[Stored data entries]
══════════════════════════════
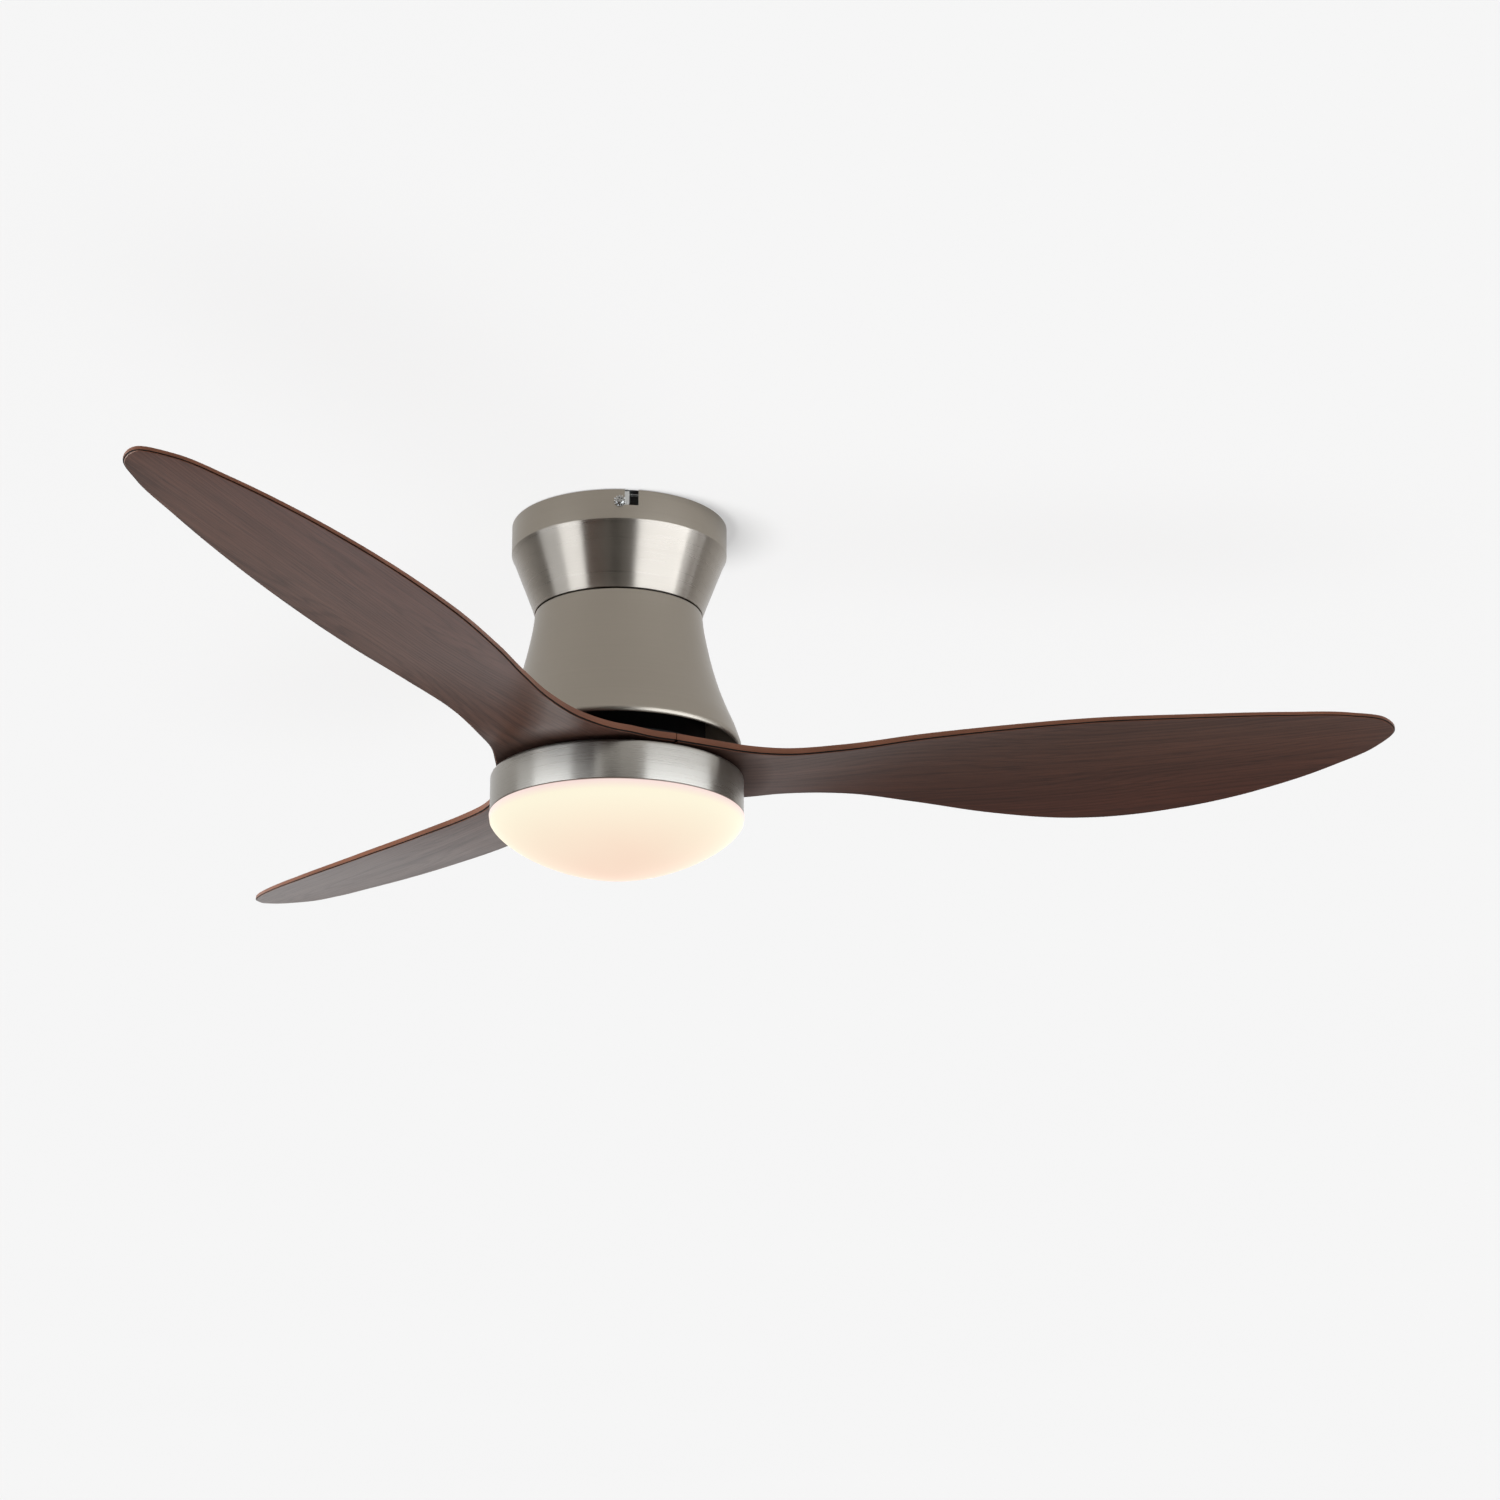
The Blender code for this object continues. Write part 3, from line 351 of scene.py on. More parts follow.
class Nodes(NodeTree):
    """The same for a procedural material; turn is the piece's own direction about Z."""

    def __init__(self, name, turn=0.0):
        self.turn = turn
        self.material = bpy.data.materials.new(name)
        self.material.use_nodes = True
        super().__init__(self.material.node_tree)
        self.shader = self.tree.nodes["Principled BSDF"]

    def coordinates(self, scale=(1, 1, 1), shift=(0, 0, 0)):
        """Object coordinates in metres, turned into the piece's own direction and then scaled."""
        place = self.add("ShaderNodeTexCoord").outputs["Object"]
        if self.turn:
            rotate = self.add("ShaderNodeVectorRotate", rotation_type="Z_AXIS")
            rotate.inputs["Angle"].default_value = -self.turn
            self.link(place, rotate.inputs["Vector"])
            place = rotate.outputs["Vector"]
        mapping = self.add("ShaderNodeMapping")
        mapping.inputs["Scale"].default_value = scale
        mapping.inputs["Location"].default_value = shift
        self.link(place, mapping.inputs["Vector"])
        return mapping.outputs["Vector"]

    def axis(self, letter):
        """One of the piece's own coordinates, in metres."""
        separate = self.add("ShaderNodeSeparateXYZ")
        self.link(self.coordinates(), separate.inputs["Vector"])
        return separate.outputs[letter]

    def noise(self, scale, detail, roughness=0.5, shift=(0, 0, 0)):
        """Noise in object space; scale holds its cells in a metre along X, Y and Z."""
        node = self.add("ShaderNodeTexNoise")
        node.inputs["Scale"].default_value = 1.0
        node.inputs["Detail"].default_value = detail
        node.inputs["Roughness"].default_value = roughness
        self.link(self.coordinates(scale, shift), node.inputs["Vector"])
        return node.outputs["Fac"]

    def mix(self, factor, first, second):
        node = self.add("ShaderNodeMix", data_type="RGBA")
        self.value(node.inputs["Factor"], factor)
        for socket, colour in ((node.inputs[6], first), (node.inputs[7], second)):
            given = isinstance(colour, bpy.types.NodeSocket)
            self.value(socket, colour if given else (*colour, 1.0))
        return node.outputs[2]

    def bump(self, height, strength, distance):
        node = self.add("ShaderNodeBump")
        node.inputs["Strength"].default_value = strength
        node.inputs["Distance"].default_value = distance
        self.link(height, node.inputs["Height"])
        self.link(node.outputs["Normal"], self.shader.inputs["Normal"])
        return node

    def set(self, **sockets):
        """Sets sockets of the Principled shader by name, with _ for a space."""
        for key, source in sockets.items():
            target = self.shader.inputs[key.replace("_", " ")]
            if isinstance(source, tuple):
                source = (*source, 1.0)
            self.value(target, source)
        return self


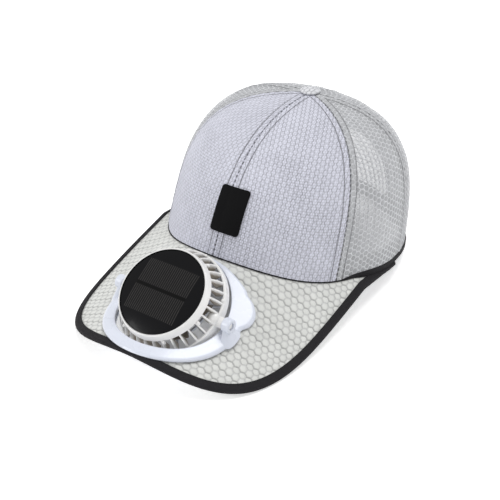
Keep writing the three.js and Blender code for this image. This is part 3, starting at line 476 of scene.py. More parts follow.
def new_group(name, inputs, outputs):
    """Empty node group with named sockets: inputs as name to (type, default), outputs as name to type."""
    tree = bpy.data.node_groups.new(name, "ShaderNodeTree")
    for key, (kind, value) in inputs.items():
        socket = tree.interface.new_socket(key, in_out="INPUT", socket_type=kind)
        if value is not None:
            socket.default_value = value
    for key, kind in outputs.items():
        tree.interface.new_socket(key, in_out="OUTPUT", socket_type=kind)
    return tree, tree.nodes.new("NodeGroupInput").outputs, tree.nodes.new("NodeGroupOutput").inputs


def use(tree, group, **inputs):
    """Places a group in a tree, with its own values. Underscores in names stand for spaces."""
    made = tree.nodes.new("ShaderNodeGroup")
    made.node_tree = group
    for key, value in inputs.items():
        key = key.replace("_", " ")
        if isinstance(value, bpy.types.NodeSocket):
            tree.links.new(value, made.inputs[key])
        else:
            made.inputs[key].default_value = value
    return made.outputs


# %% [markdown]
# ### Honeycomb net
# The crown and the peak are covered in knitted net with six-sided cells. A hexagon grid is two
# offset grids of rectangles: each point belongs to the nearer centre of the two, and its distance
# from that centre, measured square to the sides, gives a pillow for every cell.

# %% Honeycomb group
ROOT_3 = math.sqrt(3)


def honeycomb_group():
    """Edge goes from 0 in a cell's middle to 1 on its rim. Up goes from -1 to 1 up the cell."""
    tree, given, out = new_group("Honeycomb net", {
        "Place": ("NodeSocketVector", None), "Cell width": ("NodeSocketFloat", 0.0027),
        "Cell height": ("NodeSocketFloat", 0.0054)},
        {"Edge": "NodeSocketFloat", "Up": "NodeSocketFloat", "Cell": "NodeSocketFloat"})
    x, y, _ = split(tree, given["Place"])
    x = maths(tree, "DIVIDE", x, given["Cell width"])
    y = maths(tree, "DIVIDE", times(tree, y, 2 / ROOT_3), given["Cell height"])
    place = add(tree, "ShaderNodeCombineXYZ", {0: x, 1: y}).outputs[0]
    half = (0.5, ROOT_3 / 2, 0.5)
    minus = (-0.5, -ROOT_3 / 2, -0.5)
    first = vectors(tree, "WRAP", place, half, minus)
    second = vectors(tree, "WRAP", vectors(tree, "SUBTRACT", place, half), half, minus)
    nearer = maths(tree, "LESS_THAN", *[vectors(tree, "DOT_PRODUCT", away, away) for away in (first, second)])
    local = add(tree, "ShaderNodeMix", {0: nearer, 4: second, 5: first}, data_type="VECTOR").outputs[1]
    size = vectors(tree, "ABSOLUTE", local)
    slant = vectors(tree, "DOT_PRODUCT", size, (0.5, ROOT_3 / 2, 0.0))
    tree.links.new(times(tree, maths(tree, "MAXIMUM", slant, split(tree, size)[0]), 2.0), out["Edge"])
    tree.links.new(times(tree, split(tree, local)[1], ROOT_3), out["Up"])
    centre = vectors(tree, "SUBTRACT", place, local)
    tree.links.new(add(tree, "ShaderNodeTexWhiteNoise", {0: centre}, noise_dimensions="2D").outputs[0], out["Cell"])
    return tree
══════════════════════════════
*Stated goal:* Output each entry precisely as given.

*Answer for this exercise:*
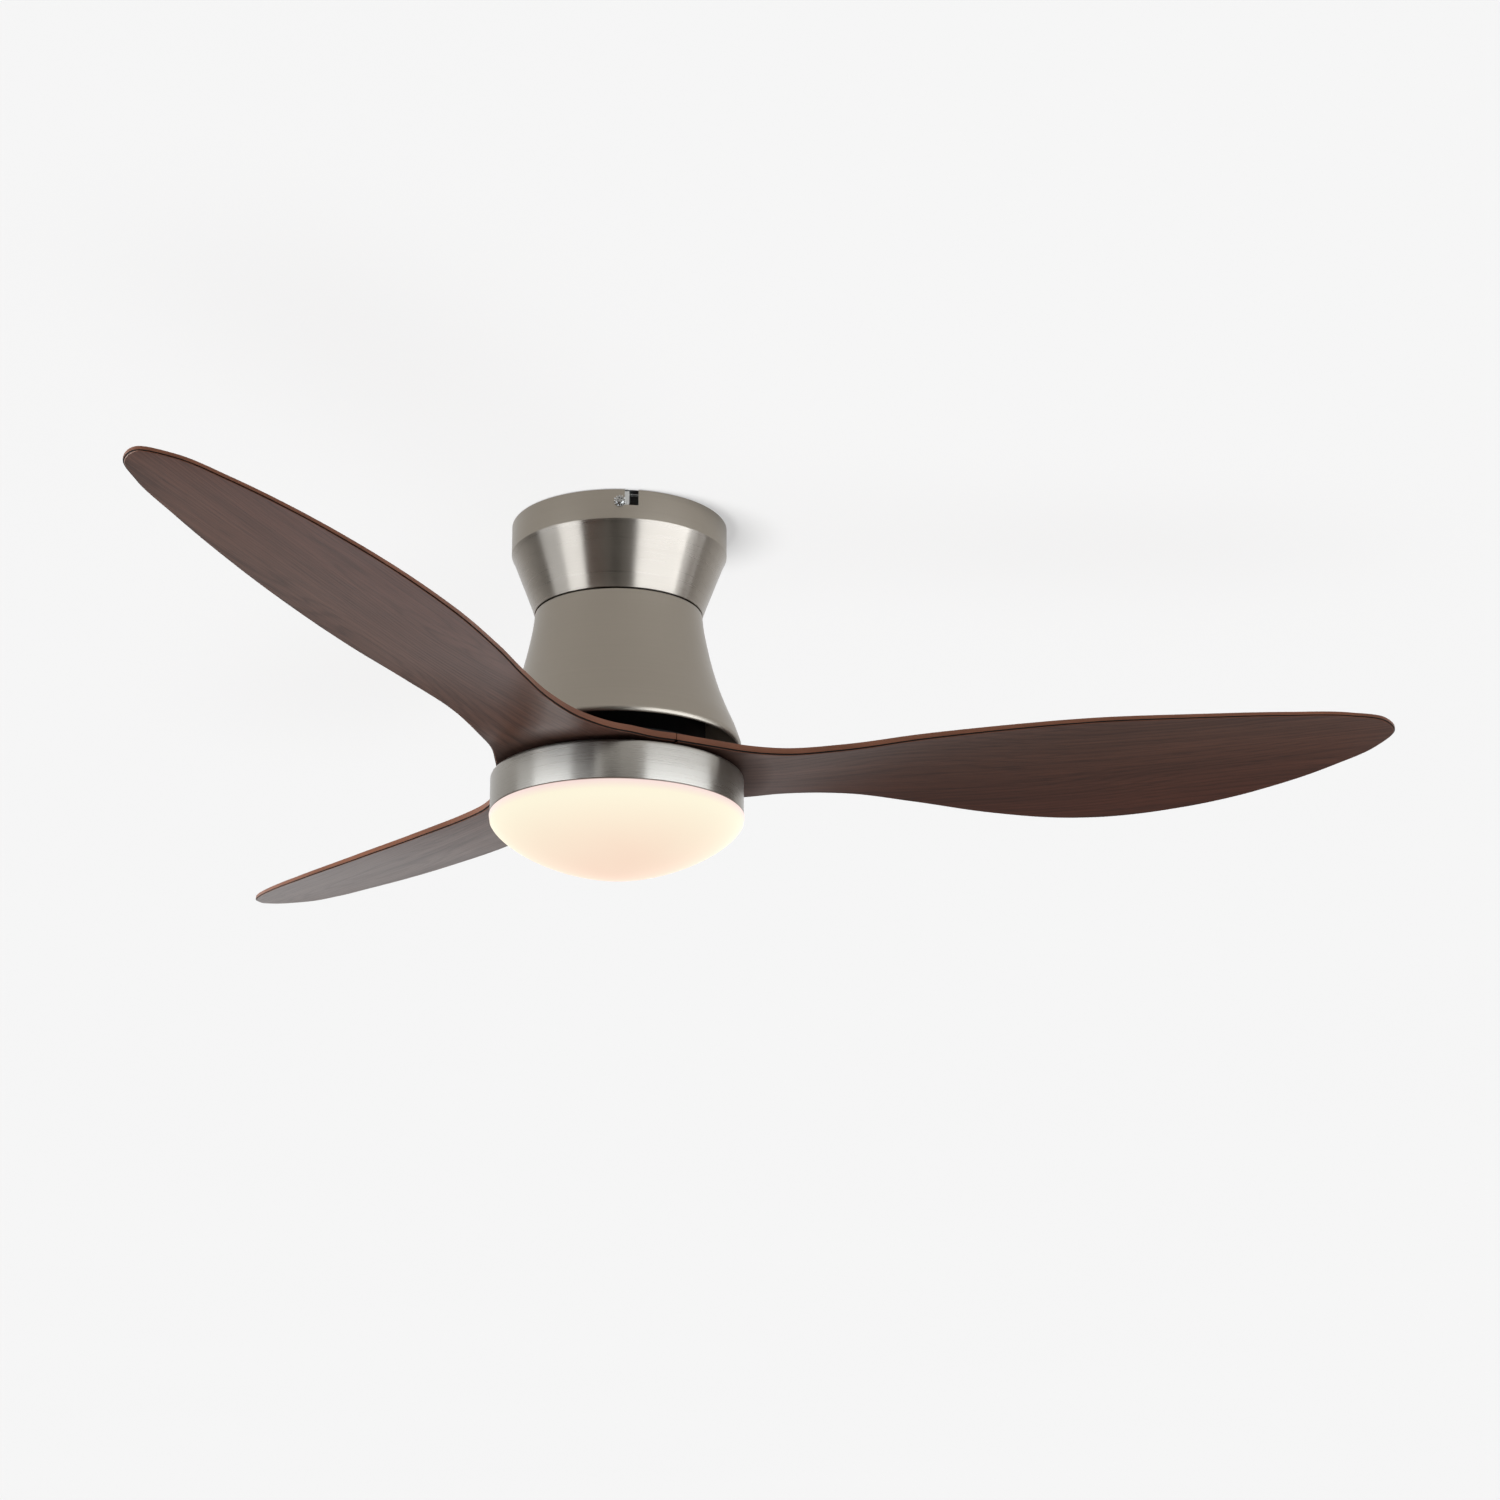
The Blender code for this object continues. Write part 3, from line 351 of scene.py on. More parts follow.
class Nodes(NodeTree):
    """The same for a procedural material; turn is the piece's own direction about Z."""

    def __init__(self, name, turn=0.0):
        self.turn = turn
        self.material = bpy.data.materials.new(name)
        self.material.use_nodes = True
        super().__init__(self.material.node_tree)
        self.shader = self.tree.nodes["Principled BSDF"]

    def coordinates(self, scale=(1, 1, 1), shift=(0, 0, 0)):
        """Object coordinates in metres, turned into the piece's own direction and then scaled."""
        place = self.add("ShaderNodeTexCoord").outputs["Object"]
        if self.turn:
            rotate = self.add("ShaderNodeVectorRotate", rotation_type="Z_AXIS")
            rotate.inputs["Angle"].default_value = -self.turn
            self.link(place, rotate.inputs["Vector"])
            place = rotate.outputs["Vector"]
        mapping = self.add("ShaderNodeMapping")
        mapping.inputs["Scale"].default_value = scale
        mapping.inputs["Location"].default_value = shift
        self.link(place, mapping.inputs["Vector"])
        return mapping.outputs["Vector"]

    def axis(self, letter):
        """One of the piece's own coordinates, in metres."""
        separate = self.add("ShaderNodeSeparateXYZ")
        self.link(self.coordinates(), separate.inputs["Vector"])
        return separate.outputs[letter]

    def noise(self, scale, detail, roughness=0.5, shift=(0, 0, 0)):
        """Noise in object space; scale holds its cells in a metre along X, Y and Z."""
        node = self.add("ShaderNodeTexNoise")
        node.inputs["Scale"].default_value = 1.0
        node.inputs["Detail"].default_value = detail
        node.inputs["Roughness"].default_value = roughness
        self.link(self.coordinates(scale, shift), node.inputs["Vector"])
        return node.outputs["Fac"]

    def mix(self, factor, first, second):
        node = self.add("ShaderNodeMix", data_type="RGBA")
        self.value(node.inputs["Factor"], factor)
        for socket, colour in ((node.inputs[6], first), (node.inputs[7], second)):
            given = isinstance(colour, bpy.types.NodeSocket)
            self.value(socket, colour if given else (*colour, 1.0))
        return node.outputs[2]

    def bump(self, height, strength, distance):
        node = self.add("ShaderNodeBump")
        node.inputs["Strength"].default_value = strength
        node.inputs["Distance"].default_value = distance
        self.link(height, node.inputs["Height"])
        self.link(node.outputs["Normal"], self.shader.inputs["Normal"])
        return node

    def set(self, **sockets):
        """Sets sockets of the Principled shader by name, with _ for a space."""
        for key, source in sockets.items():
            target = self.shader.inputs[key.replace("_", " ")]
            if isinstance(source, tuple):
                source = (*source, 1.0)
            self.value(target, source)
        return self


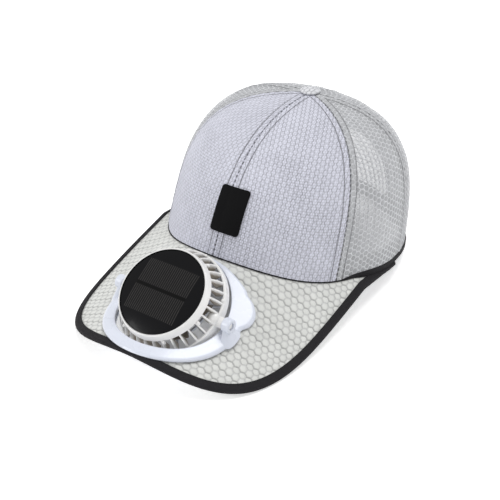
Keep writing the three.js and Blender code for this image. This is part 3, starting at line 476 of scene.py. More parts follow.
def new_group(name, inputs, outputs):
    """Empty node group with named sockets: inputs as name to (type, default), outputs as name to type."""
    tree = bpy.data.node_groups.new(name, "ShaderNodeTree")
    for key, (kind, value) in inputs.items():
        socket = tree.interface.new_socket(key, in_out="INPUT", socket_type=kind)
        if value is not None:
            socket.default_value = value
    for key, kind in outputs.items():
        tree.interface.new_socket(key, in_out="OUTPUT", socket_type=kind)
    return tree, tree.nodes.new("NodeGroupInput").outputs, tree.nodes.new("NodeGroupOutput").inputs


def use(tree, group, **inputs):
    """Places a group in a tree, with its own values. Underscores in names stand for spaces."""
    made = tree.nodes.new("ShaderNodeGroup")
    made.node_tree = group
    for key, value in inputs.items():
        key = key.replace("_", " ")
        if isinstance(value, bpy.types.NodeSocket):
            tree.links.new(value, made.inputs[key])
        else:
            made.inputs[key].default_value = value
    return made.outputs


# %% [markdown]
# ### Honeycomb net
# The crown and the peak are covered in knitted net with six-sided cells. A hexagon grid is two
# offset grids of rectangles: each point belongs to the nearer centre of the two, and its distance
# from that centre, measured square to the sides, gives a pillow for every cell.

# %% Honeycomb group
ROOT_3 = math.sqrt(3)


def honeycomb_group():
    """Edge goes from 0 in a cell's middle to 1 on its rim. Up goes from -1 to 1 up the cell."""
    tree, given, out = new_group("Honeycomb net", {
        "Place": ("NodeSocketVector", None), "Cell width": ("NodeSocketFloat", 0.0027),
        "Cell height": ("NodeSocketFloat", 0.0054)},
        {"Edge": "NodeSocketFloat", "Up": "NodeSocketFloat", "Cell": "NodeSocketFloat"})
    x, y, _ = split(tree, given["Place"])
    x = maths(tree, "DIVIDE", x, given["Cell width"])
    y = maths(tree, "DIVIDE", times(tree, y, 2 / ROOT_3), given["Cell height"])
    place = add(tree, "ShaderNodeCombineXYZ", {0: x, 1: y}).outputs[0]
    half = (0.5, ROOT_3 / 2, 0.5)
    minus = (-0.5, -ROOT_3 / 2, -0.5)
    first = vectors(tree, "WRAP", place, half, minus)
    second = vectors(tree, "WRAP", vectors(tree, "SUBTRACT", place, half), half, minus)
    nearer = maths(tree, "LESS_THAN", *[vectors(tree, "DOT_PRODUCT", away, away) for away in (first, second)])
    local = add(tree, "ShaderNodeMix", {0: nearer, 4: second, 5: first}, data_type="VECTOR").outputs[1]
    size = vectors(tree, "ABSOLUTE", local)
    slant = vectors(tree, "DOT_PRODUCT", size, (0.5, ROOT_3 / 2, 0.0))
    tree.links.new(times(tree, maths(tree, "MAXIMUM", slant, split(tree, size)[0]), 2.0), out["Edge"])
    tree.links.new(times(tree, split(tree, local)[1], ROOT_3), out["Up"])
    centre = vectors(tree, "SUBTRACT", place, local)
    tree.links.new(add(tree, "ShaderNodeTexWhiteNoise", {0: centre}, noise_dimensions="2D").outputs[0], out["Cell"])
    return tree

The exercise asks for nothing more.